After all this, we finally get to the main hero of the story: the sign-up form itself. You can show your sign-up form at the right time to the right people, and it doesn’t affect your position in the search results. But this is not even close to the end.
They saw the form - now you convince them to fill it out. And this is no easy task. We’ll go over the main aspects here: the types of forms and the basic rules to make them convert.
Sign-up form types
There are three main types of sign-up forms: pop-up forms, inline forms, and landing pages. Their difference lies in how they are displayed — and, therefore, how they are perceived.
1
Pop-up forms, or pop-ups, are not embedded into the page but rather appear whenever you need them to. While they’re great for capturing the user’s attention, many users find them too intrusive. You can avoid such an impression if you set up your pop-ups correctly. Keep in mind that pop-up forms work better for desktops than for mobile.
2
Inline forms, or embedded forms, are already there in the body of the page. They can be put anywhere — as footers, toppers, sidebars, or even right in the middle of the page or text. Inline forms can be truly organic, and this is where they shine. Just don’t overkill it with seamless integration if you want your users to notice the form. If most of your traffic is mobile, go for topper inline forms, as they work better.
3
Landing pages are clean and distraction-free pages dedicated to just one purpose: making a user fill out the form. A user can’t go to any other page from the landing page, so they have no choice but to sign up or leave the website. Landing pages work great if the visitor is your target audience, but you can still boost their efficiency by making them interactive and engaging.

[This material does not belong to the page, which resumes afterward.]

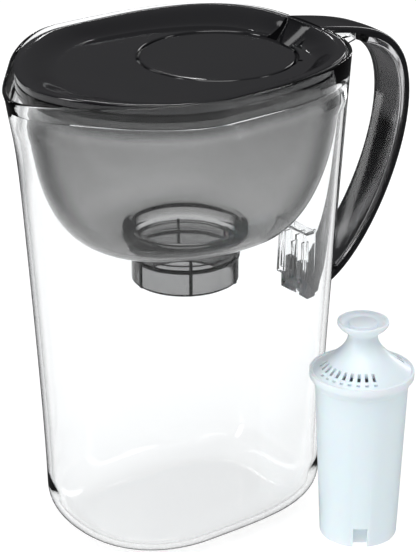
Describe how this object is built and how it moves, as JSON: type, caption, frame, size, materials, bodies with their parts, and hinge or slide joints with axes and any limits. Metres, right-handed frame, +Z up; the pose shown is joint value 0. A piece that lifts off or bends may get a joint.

Guidelines for sign-up forms
There are a ton of factors that affect the efficiency of sign-up forms, and most of them are situational. However, some basic guidelines we want to highlight in this article are always relevant.
Let’s go over them:
Remove everything extra. Words, lines, and fields that are not essential are to be eliminated. Have no mercy: your forms must be brief and clean.
Less is more
It has to be catchy and native. Submit and Send buttons can kill the user’s motivation even if the rest of the form was OK. Ideally, your CTA should continue the phrase I want to… from the user’s perspective.
CTA is crucial
In sign-up forms, there’s nothing more engaging than selectable images. Other illustrations work wonders, too: use them to make your forms more appealing.
Illustrate everything
Making your forms interactive makes them fun, and even adults are easily attracted to anything fun. This doesn’t just apply to sign-up forms. Add interactive elements and watch your engagement and conversion rates grow.
Interactive equals engaging
Treat your forms like you’ll have to keep filling them out for the rest of your life. Anything inconvenient is to be changed. Anything that can be made faster or easier is to be made quicker and easier. The less time it takes to fill out your forms and the more convenient it is, the more people will complete them.
Convenience above all

Now up to you

No matter how long and detailed we make this guide, some things will always depend on the particular case. The best tool to figure out what works best for you is A/B testing. No guide will ever bring remotely the same value as conducting tests and seeing what your audience likes and what engages them the best.
This article, however, highlights the main aspects that you should keep in mind. We hope that you find it useful and it helps make your sign-up forms better than ever before.